*What is needed*
Copy nothing but the lines below running from the line containing "What OpenSCAD source" through the line containing "plate_t = 1.5; // [1.3:0.1:1.5]", both end lines included.

****

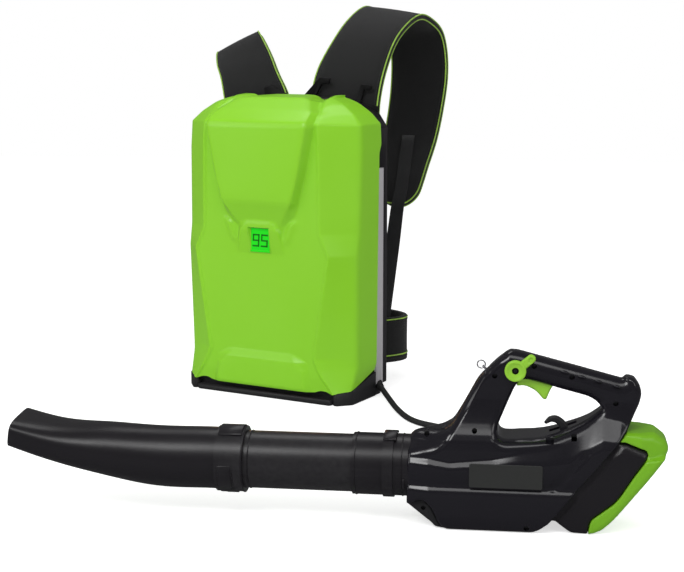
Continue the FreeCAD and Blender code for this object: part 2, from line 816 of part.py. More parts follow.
def make_adapter():
    half = value("adapter_half")
    tongue = dock_prism(value("tongue_half"), -value("tongue_depth"), 2, value("tongue_wide") / 2)
    front = dock_prism(120, -80, value("part_gap"), 80)
    case = flat_outline(CASE_OUTLINE, half - 0.6).cut(front)
    hollow = dock_prism(30, -value("tongue_depth") + 3, 24, value("tongue_wide") / 2 - 4)
    case = case.fuse(tongue).cut(hollow)
    keep_shape("adapter_case", case.removeSplitter())
    cover = flat_outline(COVER_OUTLINE, half).cut(front)
    keep_shape("adapter_cover", cover)
    contacts = []
    for y in (-21, -8, 5, 18):
        blade = dock_prism(14, -value("tongue_depth") - 1.6, -value("tongue_depth"), 1.5)
        blade.translate(Vector(0, y, 0))
        contacts.append(blade)
    keep_shape("adapter_contacts", Part.makeCompound(contacts))
    cone = doc.addObject("Part::Cone", "cord_relief")
    cone.Label = "cord_relief"
    bind(cone, Radius1=9.5, Radius2=6.4, Height=cell("relief_length"))
    cone.Placement = Placement(
        Vector(value("relief_x"), half - 0.6, value("relief_z")), Rotation(Vector(1, 0, 0), -90))
    made.append(cone)


# Pack, in its own frame

PACK_PLACE = Placement(
    Vector(value("pack_x"), value("pack_y"), 0), Rotation(Vector(0, 0, 1), -value("pack_turn")))


def pack_point(x, y, z):
    return PACK_PLACE.multVec(Vector(x, y, z))


# Height, half width of the front panel, half width, depth of the angled facet, and set-back of the front.
COVER_STATIONS = [
    (8, 144, 170, 24, 4), (67, 108, 174, 38, 0), (262, 138, 176, 34, 0), (300, 120, 176, 40, 0),
    (440, 116, 178, 44, 0), (486, 113, 176, 46, 2), (504, 110, 158, 54, 20), (521, 92, 130, 62, 37),
    (532, 60, 92, 76, 60),
]
SHIELD_STATIONS = [
    (306, 46, 40, 0.5), (350, 80, 70, -16), (484, 107, 98, -16), (498, 107, 98, -11), (511, 105, 96, 8),
    (531, 92, 84, 40),
]


def cover_section(station, wall=0.0):
    z, front, half, facet, back = station
    deep = value("cover_depth") + (5 if wall else 0)
    return [
        (-half + wall, deep, z), (-half + wall, facet + wall / 2, z), (-front + wall / 2, back + wall, z),
        (front - wall / 2, back + wall, z), (half - wall, facet + wall / 2, z), (half - wall, deep, z),
    ]


def make_front_cover():
    wall = value("pack_wall")
    outside = ruled([cover_section(station) for station in COVER_STATIONS])
    shield = ruled([
        [(-base, 70, z), (-base, 8 + max(front, 0), z), (-top, front, z), (top, front, z),
         (base, 8 + max(front, 0), z), (base, 70, z)]
        for z, base, top, front in SHIELD_STATIONS
    ])
    bump_base = [(-66, 82), (66, 82), (84, 58), (92, 12), (-92, 12), (-84, 58)]
    bump_top = [(-54, 70), (54, 70), (72, 50), (80, 12), (-80, 12), (-72, 50)]
    bump = ruled([[(x, 5, z) for x, z in bump_base], [(x, -7, z) for x, z in bump_top]])
    hood_base = [(-36, 320), (36, 320), (48, 300), (34, 250), (-34, 250), (-48, 300)]
    hood_top = [(-30, 315), (30, 315), (30, 299), (25, 257), (-25, 257), (-30, 299)]
    hood = ruled([[(x, 2, z) for x, z in hood_base], [(x, -6, z) for x, z in hood_top]])
    body = outside.fuse([shield, bump, hood])
    inner_stations = [(z if z > 20 else 4, *rest) for z, *rest in COVER_STATIONS[:-1]]
    inner_stations.append((528, 46, 64, 78, 62))
    body = body.cut(ruled([cover_section(station, wall) for station in inner_stations]))
    # The lower edge steps down at the front corners and climbs towards the back.
    under = [(-220, -30, -5), (-220, -30, 20), (-220, 6, 20), (-220, 28, 15), (-220, 111, 37), (-220, 111, -5)]
    body = body.cut(prism(under, (440, 0, 0)))
    half, low, high = value("display_half"), value("display_low"), value("display_high")
    body = body.cut(block((-half - 0.2, -20, low - 0.2), (half + 0.2, 20, high + 0.2)))
    keep_shape("pack_front_cover", body.removeSplitter(), PACK_PLACE)


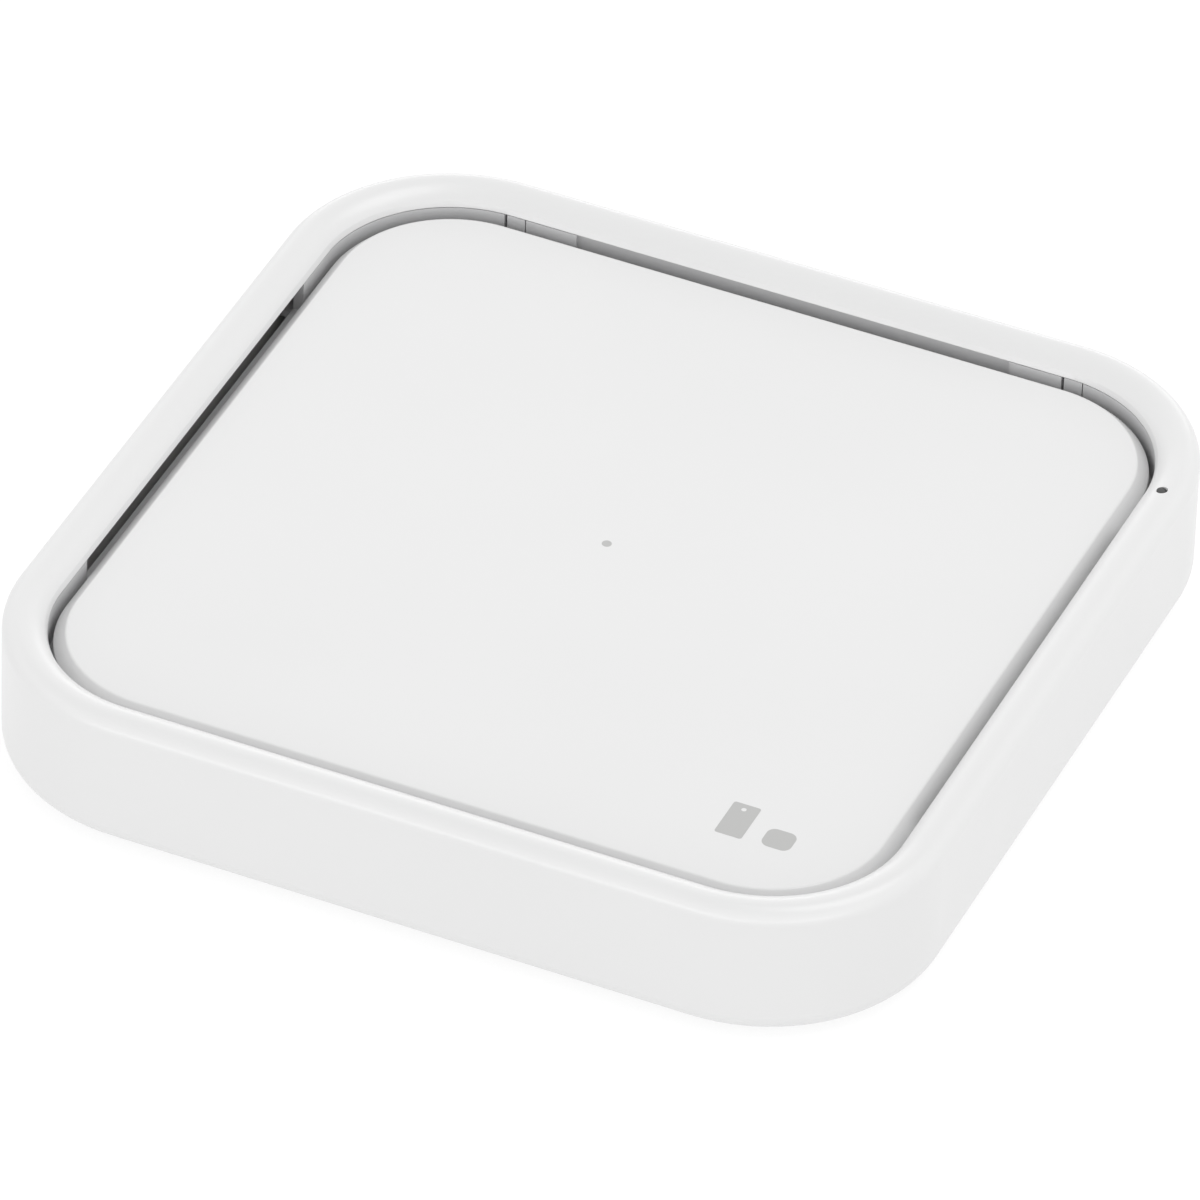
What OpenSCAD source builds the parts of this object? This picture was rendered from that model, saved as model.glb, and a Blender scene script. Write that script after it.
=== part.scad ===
// Square wireless charging pad with a rounded rim, a sunken charging plate and a small
// cooling fan. Air is drawn in through the gap round the plate and leaves through the base.
// Millimetres. +Z is up, +Y is the back (the power inlet), and the origin is the centre of
// the footprint on the surface that the feet stand on.

/* [Body] */
// Side of the square body
body_w = 95; // [93:1:100]
// Overall height, from the table to the crest of the rim
body_h = 15.1; // [15:0.1:16]
// Corner radius of the body, seen from above
corner_r = 17.8; // [17:0.2:19]
// Radius of the rounding along the bottom edge
bottom_r = 2.2; // [1.4:0.1:2.4]
// Thickness of the outer wall
wall = 1.7; // [1.5:0.1:1.7]
// Width of the rim, from the outer face to its inner lip
rim_w = 4.35; // [4.2:0.05:4.5]
// Radius of the rim's outer shoulder
shoulder_r = 1.65; // [1.5:0.05:1.7]
// Radius of the rim's crown, which falls away towards the plate
crown_r = 3.05; // [3:0.05:3.6]

/* [Charging plate] */
// How far the plate's face lies below the crest of the rim
plate_drop = 1.9; // [1.8:0.1:2]
// Gap between the rim and the plate's side
plate_gap = 0.5; // [0.5:0.1:0.8]
// Size of the plate's 45 degree chamfer
chamfer = 1.2; // [0.8:0.1:1.4]
// Thickness of the plate
plate_t = 1.5; // [1.3:0.1:1.5]

/* [Air intake] */
// Length of the open windows to the left and right
window_l = 48.4; // [40:0.2:50]
// Length of the closed windows to the front and back
pocket_l = 46; // [40:0.2:50]
// Depth of the closed front and back windows
pocket_d = 0.35; // [0.2:0.05:0.5]
// Width of the small tabs beside the front and back windows
tab_w = 1.9; // [1.6:0.1:2.4]

/* [Coil] */
// Turns of the transmitter coil
coil_turns = 11; // [8:1:11]
// Diameter of the coil's wire
wire_d = 1.15; // [0.9:0.05:1.15]
// Distance between neighbouring turns
coil_pitch = 1.2; // [1.2:0.01:1.25]
// Radius of the innermost turn
coil_inner_r = 10.5; // [10:0.1:10.8]

/* [Fan] */
// Side of the fan's square frame
fan_w = 32; // [31:0.5:33]
// Radius of the fan's duct
duct_r = 14.6; // [14:0.1:14.8]
// Number of blades
blades = 7; // [5:1:9]

/* [Indicator] */
// Diameter of the indicator's window in the rim
led_d = 1.1; // [0.8:0.1:1.1]

/* [Hidden] */
$fn = 64;
fit = 0.05;      // gap left between neighbouring solids
over = 1;        // how far a cutter runs past the face it opens

// Heights
foot_h = 0.5;                     // the feet stand this far below the case
cover_t = 1.5;
cover_top = foot_h + cover_t;
rim_z = body_h - 1.8;             // underside of the rim
rim_draft = 0.45;                 // how much the rim's inner face leans, per mm of height
plate_top = body_h - plate_drop;
plate_under = plate_top - plate_t;
ledge_t = 0.8;
ledge_z = plate_top - 4.6;        // underside of the ledge that carries the plate
ledge_top = ledge_z + ledge_t;
board_z = cover_top + 1.6;
board_t = 1;
board_top = board_z + board_t;

// Insets from the outer face of the body
hem_w = 2.8;                      // foot of the outer wall, round the bottom cover
frame_out = 3.2;                  // outer face of the vent frame's wall
frame_in = 4.3;                   // its inner face
ledge_in = 11;
plate_in = rim_w + plate_gap;     // the plate's side
skirt_t = 1.2;
straight = body_w / 2 - corner_r; // half of the straight run of a side
half_w = body_w / 2;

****

*Response*
What OpenSCAD source builds the parts of this object? This picture was rendered from that model, saved as model.glb, and a Blender scene script. Write that script after it.
=== part.scad ===
// Square wireless charging pad with a rounded rim, a sunken charging plate and a small
// cooling fan. Air is drawn in through the gap round the plate and leaves through the base.
// Millimetres. +Z is up, +Y is the back (the power inlet), and the origin is the centre of
// the footprint on the surface that the feet stand on.

/* [Body] */
// Side of the square body
body_w = 95; // [93:1:100]
// Overall height, from the table to the crest of the rim
body_h = 15.1; // [15:0.1:16]
// Corner radius of the body, seen from above
corner_r = 17.8; // [17:0.2:19]
// Radius of the rounding along the bottom edge
bottom_r = 2.2; // [1.4:0.1:2.4]
// Thickness of the outer wall
wall = 1.7; // [1.5:0.1:1.7]
// Width of the rim, from the outer face to its inner lip
rim_w = 4.35; // [4.2:0.05:4.5]
// Radius of the rim's outer shoulder
shoulder_r = 1.65; // [1.5:0.05:1.7]
// Radius of the rim's crown, which falls away towards the plate
crown_r = 3.05; // [3:0.05:3.6]

/* [Charging plate] */
// How far the plate's face lies below the crest of the rim
plate_drop = 1.9; // [1.8:0.1:2]
// Gap between the rim and the plate's side
plate_gap = 0.5; // [0.5:0.1:0.8]
// Size of the plate's 45 degree chamfer
chamfer = 1.2; // [0.8:0.1:1.4]
// Thickness of the plate
plate_t = 1.5; // [1.3:0.1:1.5]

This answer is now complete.